Unions and politicians are calling for Tata Steel and Thyssenkrupp to safeguard Welsh jobs when they go ahead with their planned merger.
The Indian and German companies have signed a memorandum of understanding to combine their European steel operations in a 50-50 venture.
It will lead to about 4,000 job losses.
Almost 7,000 people are employed by Tata in Wales, including more than 4,000 in Port Talbot – the largest steel works in the UK.
The two companies had been in negotiations since last year when Tata withdrew from a sales process to sell its entire UK operations.
It was confirmed on Wednesday that the flat steel businesses of the two companies in Europe and the steel mill services of the Thyssenkrupp group will merge under the deal and will be named Thyssenkrupp Tata Steel.
But the two partners expect the move will lead to about 4,000 jobs going, half from administration and half from production.
The Community union said it would be seeking assurances for workers.
Roy Rickhuss, general secretary, said: “While a merger of this size will inevitably mean a review of support functions such as HR and IT, the vast majority of these roles are no longer located in the UK.
“We have been assured there will be no asset closures or reductions in production capacities across the UK.
“If the company does seek to implement compulsory redundancies we will fight that using every necessary means.”
Aberavon MP Stephen Kinnock cautiously welcomed news of the deal, saying: “It’s very good to see the clear long-term commitment to Port Talbot.”
But he added: “Tata Steel committed to investing £1bn, to maintaining the blast furnaces, and to averting compulsory early redundancies.
“Those commitments must be honoured, and I will be seeking assurances from the company that they are in no way affected by today’s news.”
Analysis: Brian Meechan, BBC Wales business correspondent
Tata has always been a complex story with lots of changing elements.
In the short term, this at least provides certainty for workers that Tata’s plan for a merger is moving ahead.
Unions want assurances that Tata will invest in Port Talbot including a refit of one of the blast furnaces.
They are not expecting major jobs losses in the UK as part of the deal but say they will fight any compulsory redundancies if they do arise.
Tata had previously committed to investing £1bn in Port Talbot over 10 years depending on market conditions, trying to avoid compulsory redundancies and keeping the two blast furnaces operating for five years.
Those pledges were made to secure support from workers to implement a less generous pension scheme.
The concern remains over the long-term commitment of Thyssenkrupp Tata to Port Talbot and jobs there.
The drop in the value of the pound and the rise in steel prices currently benefits Port Talbot as does the greater efficiency it has introduced in production.
But steel prices are volatile, the world is still producing far more of it than is needed and the value of the pound could rise again.
South Wales West AM, Suzy Davies, said it was vital the Welsh Government “keeps its promise to support staff affected by the changes”.
“Care must also be taken to ensure that any restructuring does not undermine the future viability of operations here in Wales,” she added.
Councillor Alun Llywelyn, who represents Ystalyfera in Neath Port Talbot, said the deal was a “step forward” but added: “We need a lot more information about their business plan.”
Who are Thyssenkrupp?
- Krupp’s roots are in Germany more than 200 years ago and Thyssen was formed in the 1870s.

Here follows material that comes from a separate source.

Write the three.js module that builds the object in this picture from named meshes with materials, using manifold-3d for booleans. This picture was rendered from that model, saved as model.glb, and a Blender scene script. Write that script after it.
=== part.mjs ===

The two steel companies merged in 1999
- The group employs 155,000 people in 80 countries across the world
- The European steel division has 27,000 workers, producing 13 million tonnes of crude steel a year
- There has been speculation about a merger with Tata Steel since July 2016
Andrew Robb, chairman of Tata Steel Europe, said the announcement marked the latest step in “building a future for Tata Steel’s activities in Europe which is sustainable in every sense”.

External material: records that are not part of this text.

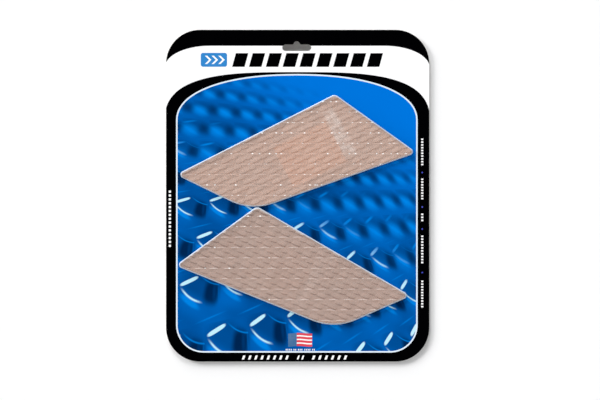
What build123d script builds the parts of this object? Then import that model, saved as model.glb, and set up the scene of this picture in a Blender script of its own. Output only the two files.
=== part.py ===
from build123d import *
import os
from math import cos, radians, sin

# A carded pair of stick-on traction pads, lying flat, in millimetres.
# +Z is up, +Y runs from the card's middle towards its hang slot, and the
# origin is the middle of the card's underside.

# Card: three plies glued together, die cut with a round-ended hang slot
CARD_WIDTH = 292.0
CARD_HEIGHT = 368.0
CARD_CORNER = 37.5
BACK_PLY = 0.15
CORE_PLY = 0.90
FACE_PLY = 0.15
CARD_TOP = BACK_PLY + CORE_PLY + FACE_PLY

SLOT_WIDTH = 32.0
SLOT_HEIGHT = 7.2
SLOT_DROP = 19.8  # slot's middle below the card's top edge
SLOT_SHIFT = -1.0  # slot's middle beside the card's middle
HUMP_RADIUS = 3.6
HUMP_RISE = 3.5  # hump's top above the slot's top
HUMP_FILLET = 2.0

# Pad outline, a four-cornered blade with one long round corner, the belly. The
# ridge side runs from the far tip to the crown, and the near side from there
# to the near tip.
RIDGE_SIDE = 197.5
NEAR_SIDE = 111.9
FAR_SIDE = 92.6
TIP_RADIUS = 4.0
CROWN_RADIUS = 6.5
BELLY_RADIUS = 62.0

# Layers of a pad, from the card up
TAPE_THICKNESS = 0.50
LINER_THICKNESS = 0.20
ADHESIVE_THICKNESS = 0.15
SKIN_BASE = 1.10
STUD_RISE = 0.90
SKIN_OVERHANG = 1.10  # clear skin past the liner under it, all round
SKIN_BEVEL = 0.55
STUD_MARGIN = 1.20  # outline of the studded field inside the skin's outline
BODY_GAP = 0.05  # between layers that come apart

LINER_BOTTOM = CARD_TOP + TAPE_THICKNESS + BODY_GAP
ADHESIVE_BOTTOM = LINER_BOTTOM + LINER_THICKNESS + BODY_GAP
SKIN_BOTTOM = ADHESIVE_BOTTOM + ADHESIVE_THICKNESS
STUD_BOTTOM = SKIN_BOTTOM + SKIN_BASE

# Mounting tape: one large patch under each pad's middle, a tab near each tip
SQUARE_LENGTH = 66.0
SQUARE_WIDTH = 50.0
SQUARE_RADIUS = 6.0
SQUARE_CENTRE = (142.8, -46.9)
TAB_LENGTH = 22.0
TAB_WIDTH = 12.0
TAB_RADIUS = 3.0
FAR_TAB_CENTRE = (44.0, -30.0)
NEAR_TAB_CENTRE = (208.0, -72.0)

# Each pad: where its far tip lies on the card, which way its ridge side runs,
# its hand, -1 for the mirror image, and its angles at the crown and the far tip
PADS = {
    "upper": {
        "tip": (-134.9, 23.2),
        "ridge_angle": 26.9,
        "hand": 1,
        "crown_angle": 117.6,
        "far_tip_angle": 52.8,
    },
    "lower": {
        "tip": (125.6, -111.2),
        "ridge_angle": -30.2,
        "hand": -1,
        "crown_angle": 113.8,
        "far_tip_angle": 53.8,
    },
}


def pad_plane(pad, height):
    """A pad's own plane at a height, with the pad's far tip at its origin and X along the ridge."""
    angle = radians(pad["ridge_angle"])
    across, along = pad["tip"]
    return Plane(origin=(across, along, height), x_dir=(cos(angle), sin(angle), 0), z_dir=(0, 0, 1))


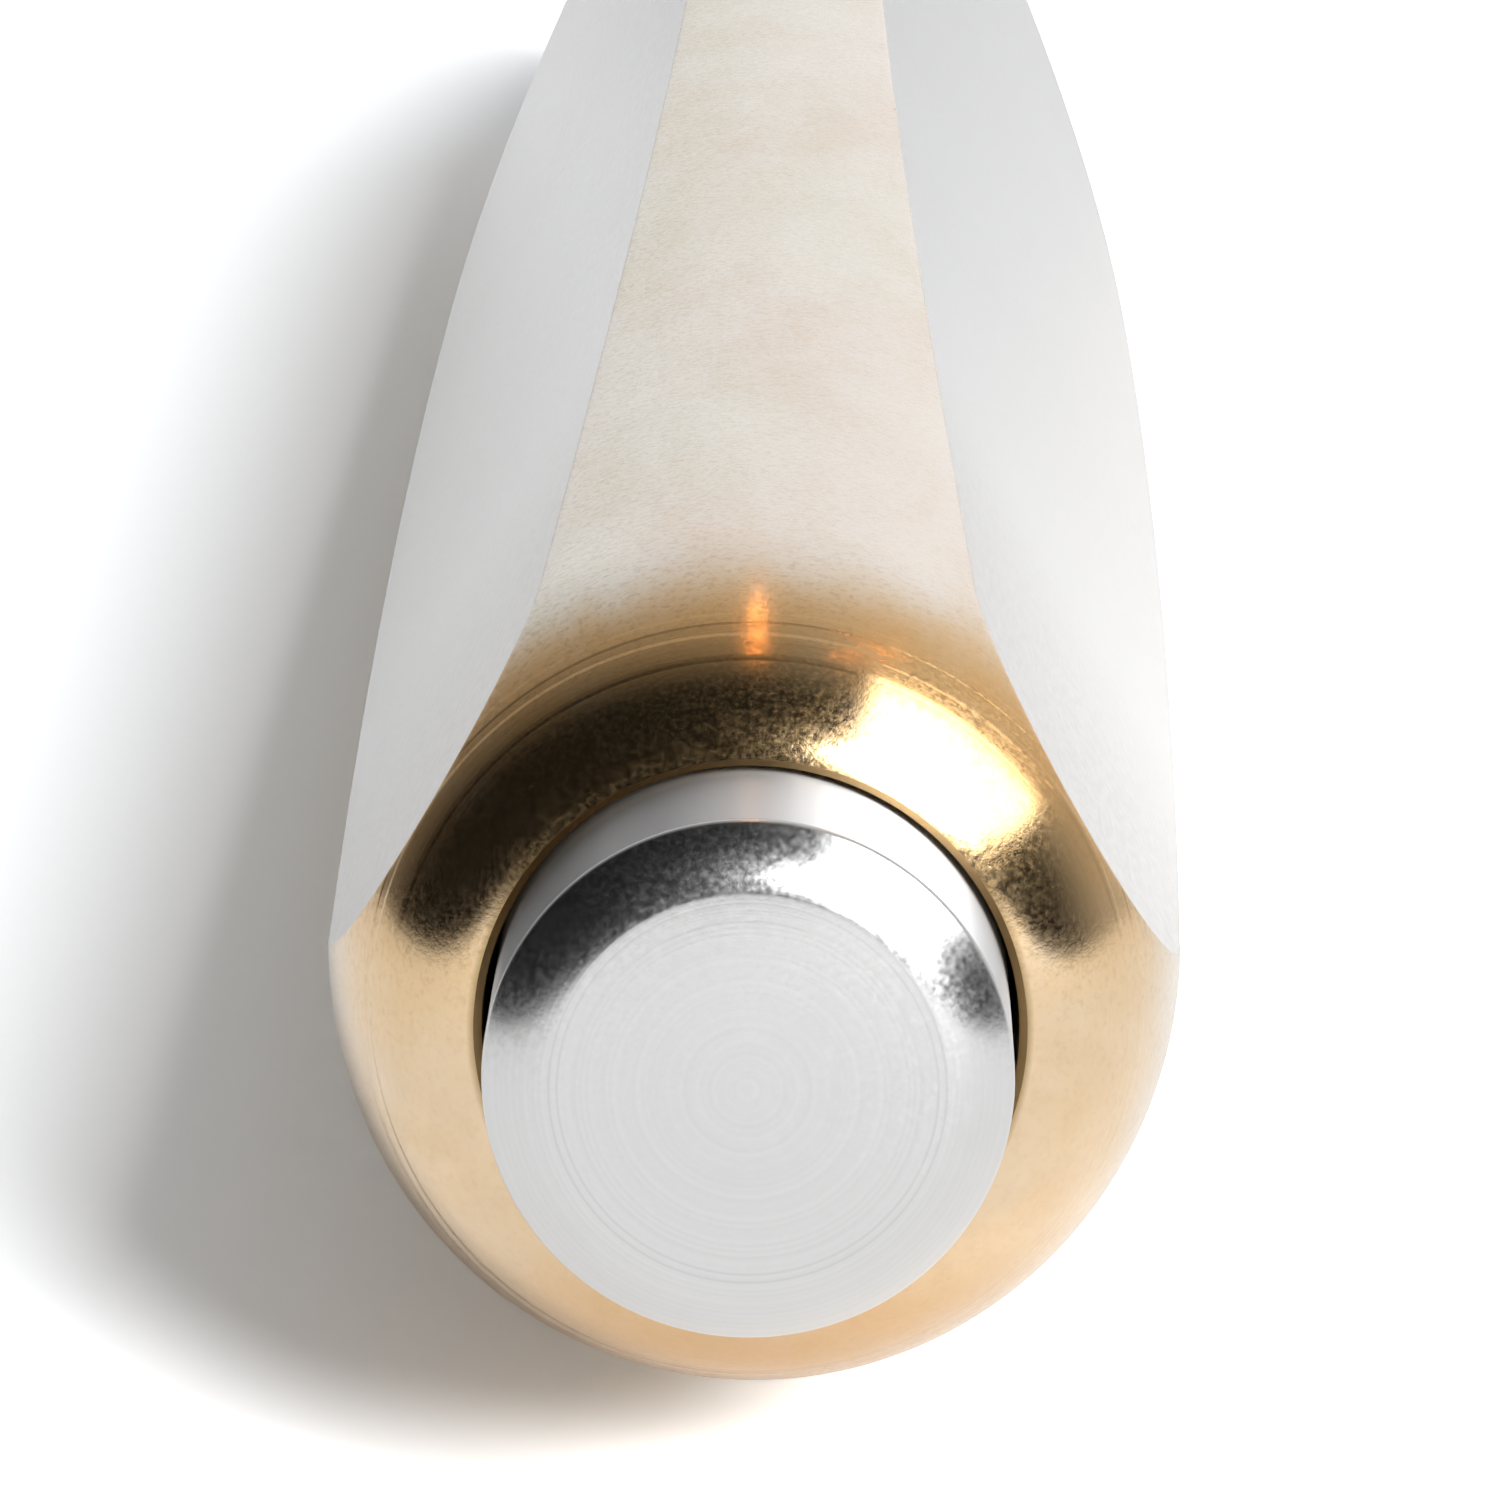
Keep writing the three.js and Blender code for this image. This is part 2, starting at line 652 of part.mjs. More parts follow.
const pen = new THREE.Group();
pen.position.set(0, -tipAt / 2, axisHeight);
pen.add(
  finish('barrel', barrel(), brass),
  finish('push_button', pushButton(), chrome),
  finish('plunger', plunger(), whitePlastic),
  finish('mechanism_tube', mechanismTube(), brass),
  finish('cam_track', camTrack(), whitePlastic),
  finish('rotor', rotor(), blackPlastic),
  finish('retaining_bush', retainingBush(), brass),
  finish('refill_plug', refillPlug(), blackPlastic),
  finish('refill_tube', refillTube(), steel),
  finish('grease_follower', greaseFollower(), grease),
  finish('ink_column', inkColumn(), ink),
  finish('refill_coupling', refillCoupling(), brass),
  finish('writing_point', writingPoint(), steel),
  finish('writing_ball', writingBall(), carbide),
  finish('refill_spring', refillSpring(), steel),
  finish('nose_seal', noseSeal(), blackRubber),
  finish('nose_cone', noseCone(), brass),
);

export default pen;
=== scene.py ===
"""Click ballpoint pen lying on a pale table, seen along its length from the push button.

Lengths of the pen are in millimetres. Places are measured from the push button's face towards the tip, as in
the part's source, and radii from the pen's axis. Pieces are turned round the axis and then moved to their
place in metres.
"""

import math

import bmesh
import bpy
from mathutils import Matrix, Vector


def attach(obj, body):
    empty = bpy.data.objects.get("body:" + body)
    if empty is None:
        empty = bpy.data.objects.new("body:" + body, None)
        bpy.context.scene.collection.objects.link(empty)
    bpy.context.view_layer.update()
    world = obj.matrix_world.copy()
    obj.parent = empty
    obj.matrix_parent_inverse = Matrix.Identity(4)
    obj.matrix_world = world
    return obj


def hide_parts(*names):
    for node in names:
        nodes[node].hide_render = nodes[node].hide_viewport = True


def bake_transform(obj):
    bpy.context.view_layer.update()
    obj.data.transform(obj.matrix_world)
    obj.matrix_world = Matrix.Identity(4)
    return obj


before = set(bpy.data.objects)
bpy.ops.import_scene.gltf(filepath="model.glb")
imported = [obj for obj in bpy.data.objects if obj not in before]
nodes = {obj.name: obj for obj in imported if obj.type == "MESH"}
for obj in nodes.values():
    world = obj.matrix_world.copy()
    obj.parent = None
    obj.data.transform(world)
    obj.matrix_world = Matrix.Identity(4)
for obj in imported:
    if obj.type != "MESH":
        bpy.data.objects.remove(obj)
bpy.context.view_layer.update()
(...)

Business Secretary Greg Clark said the companies shared an ambition for Port Talbot “as a world-class steel manufacturer, with a focus on quality, technology and innovation”.
Tata’s £15bn pension scheme had been a major sticking point in the merger negotiations.
But an agreement with Tata workers and the support of the pensions regulators meant the company had distanced itself to a large extent from its pensions liabilities.